The increasing confrontation between the plutocratic Islamist elite and the US-sponsored military junta must serve as a stark warning to the Egyptian working class. The whole “democratic transition”, as it is promoted by US-imperialism and the different factions of the Egyptian ruling elite–be it the army, the Islamists or liberal and petty-bourgeois “left” tendencies–is not a way for the Egyptian workers and youth to achieve their democratic and social aspirations. It is rather a counterrevolutionary mechanism to strangle the Egyptian Revolution and defend the predominance of capitalism and imperialism in Egypt and throughout the region.
In another step against the Islamists, the junta dissolved the committee for drafting the new constitution on Sunday. The majority of the committee was comprised of MB and Salafist members, due largely to their majority in parliament. The growing influence of the Islamists has been criticized by some liberal and petty-bourgeois “left” forces, as well as by influential religious institutions like the Islamic Al-Azhar University and the Coptic Church.

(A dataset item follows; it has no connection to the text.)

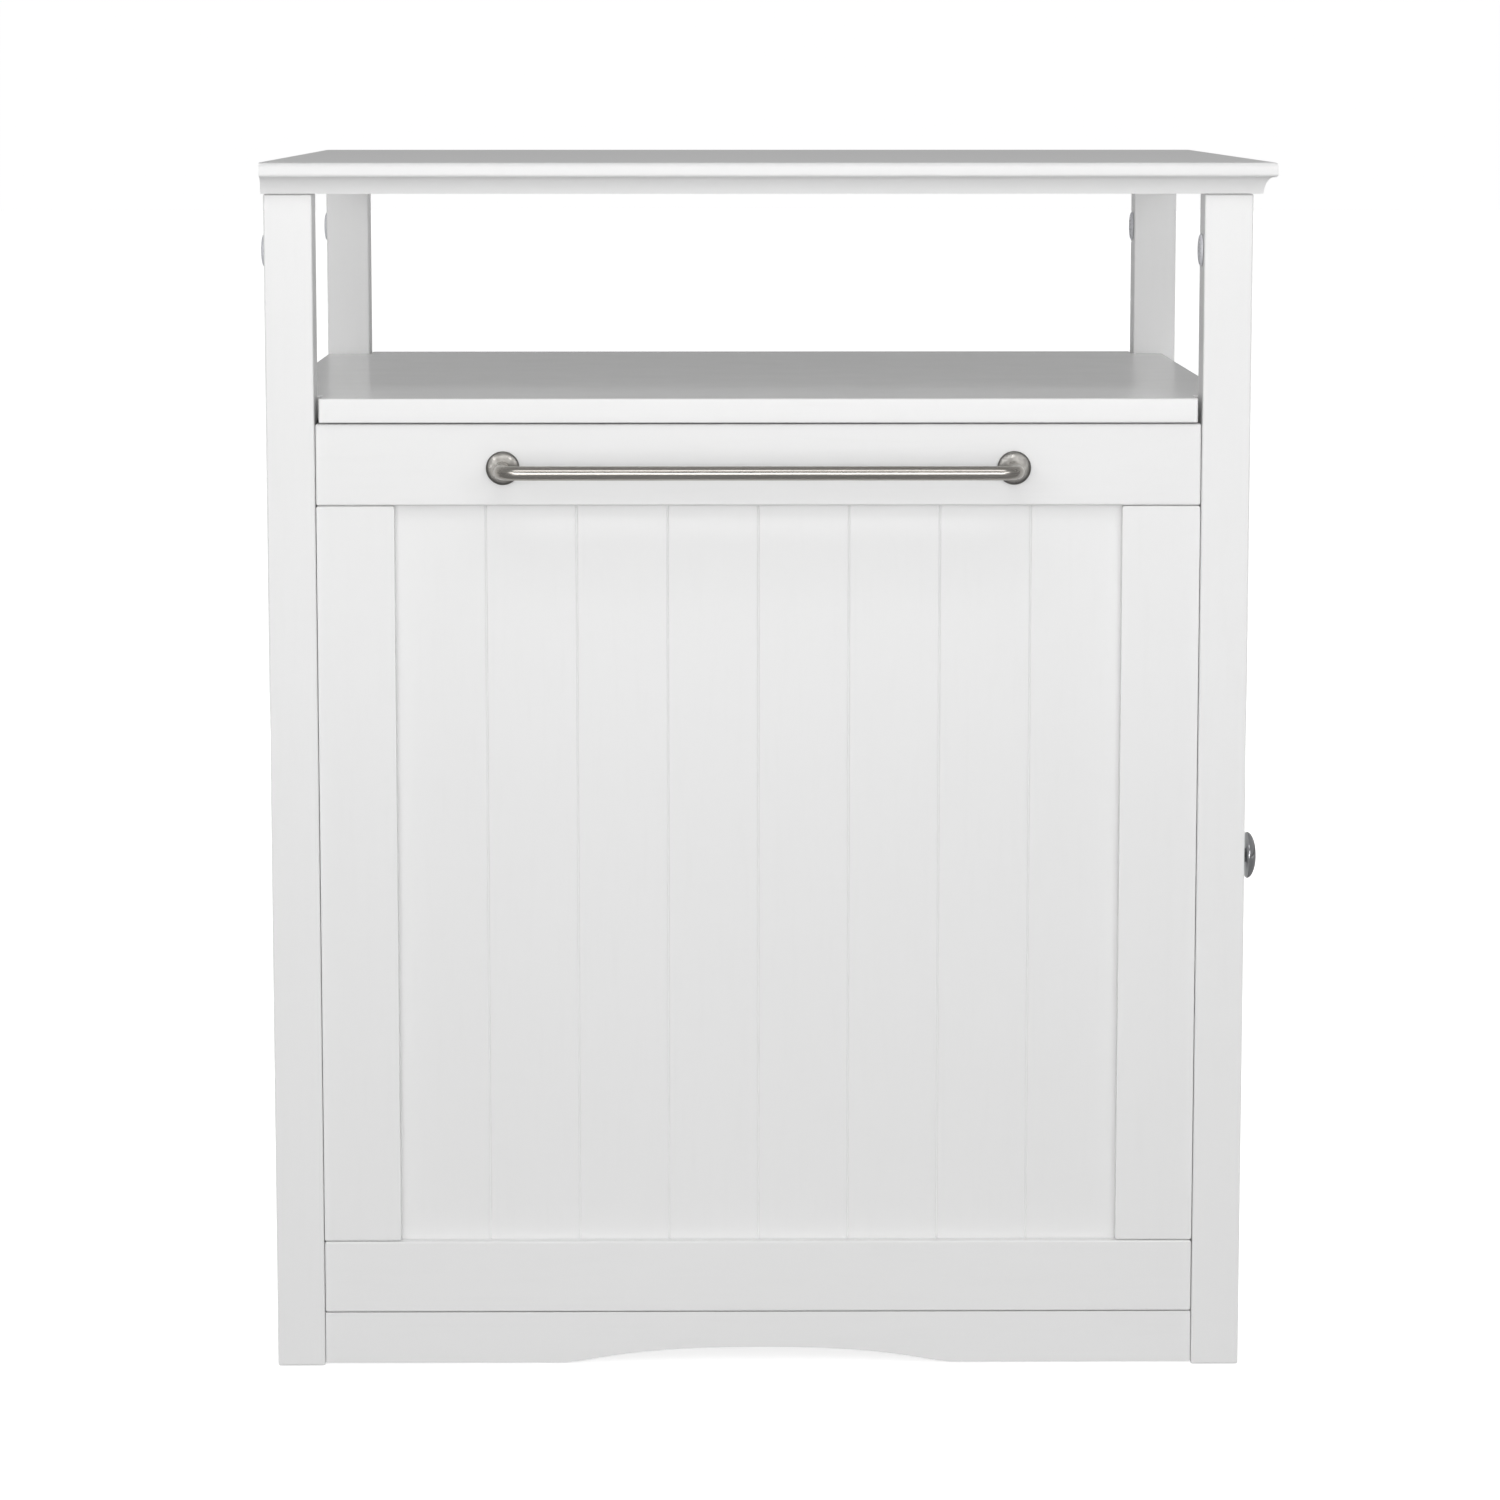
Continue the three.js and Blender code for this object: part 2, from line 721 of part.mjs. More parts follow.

On Sunday, the SCAF generals, led by Field Marshal Mohamed Hussein Tantawi, met with the heads of all political parties with seats in the parliament and announced the creation of a new committee representing “all sectors of the public”. Tantawi reportedly said in the meeting that the presidential election will not be held before a new constitution is drafted.
Mustafa Al-Naggar, the leader of the centrist al-Adl party and former general coordinator of one-time presidential hopeful Mohamed ElBaradei, anxiously stated that setting aside elections would open the door for “mayhem that threatens the country’s security ... It is a coup against the democratic transition. The people won’t accept anyone ruling them without an election.”